Now, after 2 years, I'm wondering because it's not working yet.
Someone can tell me the work status about that?

Best regards


----------



## T-Daemon (Mar 20, 2021)

Adrian Chadd is the developer of the athp port. Last activity on github 6 months ago:








						GitHub - erikarn/athp: freebsd ath10k port
					

freebsd ath10k port. Contribute to erikarn/athp development by creating an account on GitHub.




					github.com
				




You could ask on freebsd-wireless mailing list about the current state. Adrian does attend the list frequently.


----------



## BSDUser (Mar 20, 2021)

Ok thanks.


----------



## Phishfry (Mar 20, 2021)

One off-topic comment about 802.11ac.

Newer Intel Wireless adapters with 802.11ac are now working in FreeBSD 13, I think they only run at 802.11n mode though.

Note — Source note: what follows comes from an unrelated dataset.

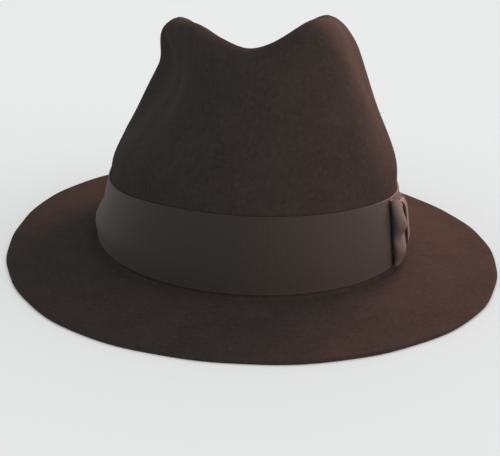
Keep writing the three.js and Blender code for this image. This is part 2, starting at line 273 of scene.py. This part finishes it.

Truthfully I have given up on ath10k on FreeBSD. If it ever happens I will buy newer 802.11ac gear. I have focused on 802.11n.
It is fast enough for my web browsing.


----------



## BSDUser (Mar 20, 2021)

Adrian answer that is actively working on it...therefore, at the moment, nothing yet. 
To be honest, if i have to change my wireless card then I prefer stay on Linux. I hope can come back in the future. 
Regards


----------